1. Technical Field
The present invention relates to a vehicular suspension system, and more particularly, to a double wishbone type suspension system for driving wheels of a vehicle.
2. Related Prior Arts
An exemplary double wishbone type suspension system for driving wheels is disclosed in Japanese Patent Application Laid Open No. Toku-Kai-Hei 2-249712 as illustrated schematically in FIG. 5 and FIG. 6. The suspension system comprises a wheel 31 driven by a drive shaft 38, an axle housing 32 supporting the wheel 31, an upper arm 33 extending transversely in the vehicle from its inner ends pivotably connected with a body of the vehicle to its outer end pivotably connected with the axle housing 32, lateral links 34 (front) and 35 (rear) extending transversely in the vehicle from their inner ends pivotably connected with the body of the vehicle respectively to their outer ends pivotably connected with lower portions of the axle housing 32 respectively, a trailing link 36 with its one end pivotably connected to a lower portion of the axle housing 32 and with its another end pivotably connected to the body of the vehicle, a shock absorber 37 with its upper end mounted by a body flame of the vehicle and with its lower end pivotably connected to the rear lateral link 35, thus the assembly of the axle housing 32 and the wheel 31 being swingable up and down relative to the vehicle body when the wheel 31 bounds or rebounds.

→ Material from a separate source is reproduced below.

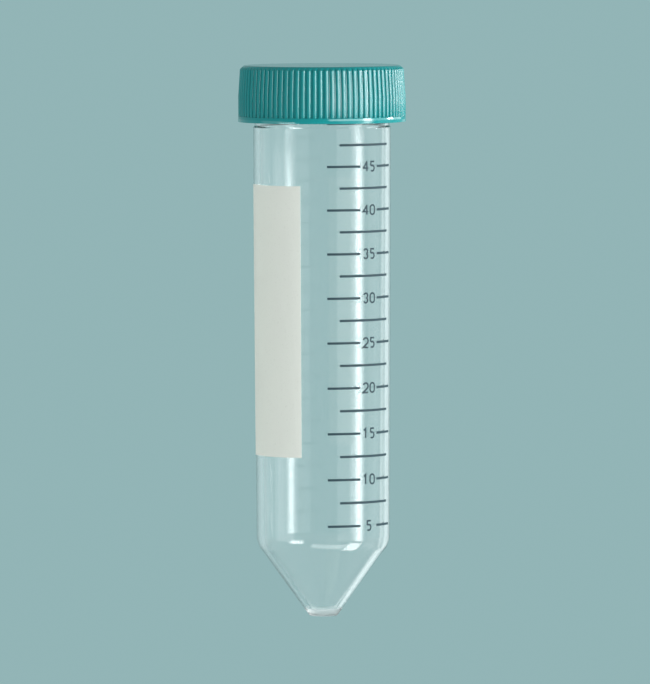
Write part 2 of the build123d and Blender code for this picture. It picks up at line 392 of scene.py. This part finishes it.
def thread_ridge(name, z, rise, foot_radius, crest_radius, thread):
    """A right-hand thread that starts over +X at height z and fades into its wall at both ends."""
    outwards = 1 if crest_radius > foot_radius else -1
    flank = (thread.root_width - thread.crest_width) / 2 / thread.depth
    foot = foot_radius - outwards * thread.sink
    foot_width = thread.root_width + 2 * flank * thread.sink
    section = [
        radial(foot, z - foot_width / 2),
        radial(crest_radius, z - thread.crest_width / 2),
        radial(crest_radius, z + thread.crest_width / 2),
        radial(foot, z + foot_width / 2),
    ]
    steps = ceil(thread.steps_per_turn * rise / thread.pitch)
    draw_wire(name, section)
    bpy.ops.mesh.select_all(action="SELECT")
    bpy.ops.mesh.edge_face_add()
    bpy.ops.mesh.delete(type="ONLY_FACE")
    bpy.ops.object.mode_set(mode="OBJECT")
    ridge = bpy.context.object
    bpy.ops.object.modifier_add(type="SCREW")
    screw = ridge.modifiers[-1]
    screw.angle = 2 * pi * rise / thread.pitch
    screw.screw_offset = rise
    screw.steps = screw.render_steps = steps
    bpy.ops.object.modifier_apply(modifier=screw.name)
    bpy.ops.object.mode_set(mode="EDIT")
    fade_ends(len(section), steps + 1, foot, crest_radius)
    bpy.ops.mesh.select_all(action="SELECT")
    bpy.ops.mesh.fill_holes(sides=0)
    merge_and_face_out()
    return leave_edit_mode(THREAD_SMOOTH_BELOW)


def unite(piece, addition):
    """Joins an overlapping solid to a piece, as one closed mesh."""
    bpy.ops.object.select_all(action="DESELECT")
    bpy.context.view_layer.objects.active = piece
    piece.select_set(True)
    bpy.ops.object.modifier_add(type="BOOLEAN")
    union = piece.modifiers[-1]
    union.operation = "UNION"
    union.solver = "EXACT"
    union.object = addition
    bpy.ops.object.modifier_apply(modifier=union.name)
    bpy.data.objects.remove(addition)
    bpy.ops.object.shade_smooth_by_angle(angle=radians(SMOOTH_BELOW))
    bpy.ops.object.modifier_add(type="WEIGHTED_NORMAL")
    large_faces_lead = piece.modifiers[-1]
    large_faces_lead.keep_sharp = True
    bpy.ops.object.modifier_apply(modifier=large_faces_lead.name)


def dress(piece, node, material):
    """Puts a finished piece in the place of its CAD node, on the same body."""
    piece.data.materials.clear()
    piece.data.materials.append(material)
    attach(piece, frame["nodes"][node]["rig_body"])
    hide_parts(node)


# --- Materials ------------------------------------------------------------------------------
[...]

In the abovementioned suspension system, since the trailing link 36 is needed to be arranged so as to connect its one end with the axle housing at a portion thereof adjacent to the drive axle 38, it is inevitable that the front lateral link 34 and the trailing link 36 cross each other in the plane view and consequently both these links must be arranged with a substantially large space therebetween in order to avoid interference with each other. Because of this, the front lateral link 34 is needed to be disposed at a relatively high position and consequently there is no room in the vertical direction for accommodating the shock absorber between the front lateral link 34 and the body flame. Thus, in this prior art the shock absorber 37 is mounted on the rear lateral link 35. Generally in this case, the rear lateral link 35 is connected with the axle housing 32 at a portion adjacent to the drive axle 38, that is to say, the distance between the supporting point of the rear lateral link 35 and the drive axle 38 is determined to be as small as possible, in order to decrease a moment around the axle 38 of the reaction force applied from the shock absorber 37.
However, mounting the shock absorber on the rear lateral link as disclosed in this prior art provides a disadvantage in a turn running performance of the vehicle. Namely, when the vehicle turns a corner, the toe angle of the wheel 31 tends to change in a toe-out direction by the large component of the cornering force applied to the rear lateral link 35 because of the relatively small distance between the drive axle 38 and the connecting point of the rear lateral link 35 with the axle housing 32.
Further, in the prior art there are difficulties in securing a camber angle and a tread rigidity because of the front lateral link arranged at a relatively high position.